La première chose qui frappe chez Anderson, c’est la lisibilité quasi-parfaite des scènes. Grâce à un découpage très rythmé — alternant plans rapprochés, larges, et même de longs plans séquences —, le montage permet au spectateur de prendre la pleine mesure des évènements qui se déroulent sous ses yeux. Il fallait bien cela pour que l’on ressente dans notre chair cette course poursuite picaresque, où un révolutionnaire au bout du rouleau, incarné par Leonardo Di Caprio, doit reprendre du service pour retrouver sa fille, kidnappée par un ancien ennemi. La multiplication permanente des perspectives n’est pas gratuite, elle relève d’une dialectique qui oppose constamment des individus à des forces qui les dépassent. « Tu dois voir le tableau d’ensemble » ordonne un des membres du French 75 à un Bob désespéré, qui cherche à obtenir le mot de passe qui lui permettrait de sauver sa fille.
Suivre la vitalité
Face à ce raisonnement froid, structurel, quasi-sociologique, Anderson nous invite à ne pas perdre de vue les subjectivités humaines. Parfois, tout dépend d’une personne, du Sensei qui protégera Bob de la police ou du traqueur comanche, qui, pris de remord, revient sur une funeste décision. Il ne s’égare pourtant pas dans l’individualisme puisqu’il nous donne à voir des opérations conduites en groupe : le raid lancé par les French 75 pour libérer les migrants, tous les préparatifs des sbires de Lockburn afin d’arrêter Bob et sa fille ou encore les efforts de la communauté latino underground pour mettre ses membres à l’abri de la police.
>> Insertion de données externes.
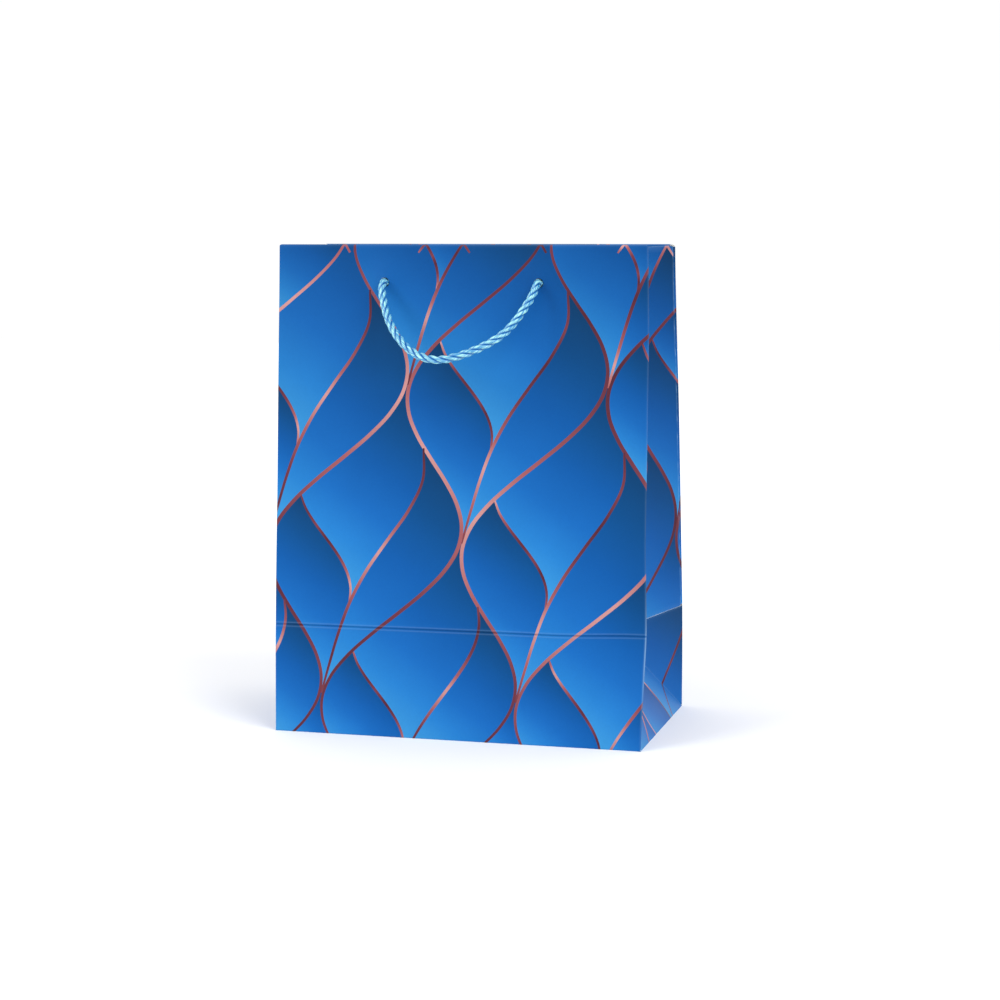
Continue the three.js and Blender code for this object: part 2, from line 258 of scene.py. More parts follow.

C’est cette dernière qui a le droit à l’une des plus belles scènes du film, celle où Anderson suit en travelling la fuite de l’équipe du Sensei sur les toits, presque des Yamakasi, talonné de près par Bob, en grande difficulté, qui finira par se rompre le coup. De ce réseau de sans-papiers latino se dégage une grande vitalité, fruit d’une sorte d’osmose organique, qui tranche avec la discipline de corps des militaires ou le dogmatisme bureaucratique des French 75. C’est cette vitalité, cette pulsion de vie, à la fois individuelle et communautaire, qui irrigue tout le film et s'incarne dans des corps très différents. De Pat, à sa fille, en passant par Lockjaw, tous persistent dans leur être pour accomplir des buts radicalement opposés. Le spectateur ressent cet élan de vie grâce à une caméra presque envahissante, qui colle aux visages, sans oublier de documenter le mouvement dans l’espace.
Désir de réalisation
Et du mouvement, il y en dans ce film, puisque tout est articulé autour d’une chasse à l’homme, Pat, Wylla et les autres cherchent à échapper à la puissance démesurée des forces répressives de l’État. Le sentiment de sauve-qui-peut général est accentué par une bande-son omniprésente, toujours sur le point de saturer le paysage sonore du film. Mais le rythme soutenu ne vire jamais à l'excès: il n’empêche pas Anderson de nous proposer une galerie de personnages assez pittoresque, à commencer par Lockjaw, un colonel raciste, qui fétichise les femmes noires et n’envisage le sexe que sous l’angle de la domination. Certains diront qu’il est grotesque, voir caricatural ; c’est ignorer que le racisme, c’est aussi une histoire de contrôle des sexualités féminines. Le même reproche pourrait être adressée au personnage de Perfidia, elle aussi poussée par un désir mais de l’autre côté de la barricade. Son érotique semble se nourrir de l’accomplissement de l’acte révolutionnaire, comme si elle était fascinée par sa propre radicalité. On reconnaîtra ici la critique tirée jusqu’à la corde du supposée narcissisme de la lutte armée. Dans un geste très américain, Paul Thomas Anderson lui préférera une éthique du care, personnifiée par Bob, qui en dépit de tout, de sa maladresse, des avanies, du danger qui rôde, s’efforce de récupérer sa fille, la dernière relation qu’il lui reste dans sa vie abîmée. Cette quête d’unité familiale apparaît bien dérisoire dans le contexte général du film et pourtant, c’est là que toutes les batailles vont se jouer, y compris contre la filiation biologique et donc une certaine forme de déterminisme. Mais au fond, ce qui intéresse Anderson, ce n’est pas la destination mais les voyageurs eux-mêmes, qu’il filme sans cesse en mouvement, plongés dans des situations critiques. Et c’est peut-être là que réside l’exploit, celui de nous faire oublier la linéarité du scénario par une attention constante au bruit et à la fureur de l’existence.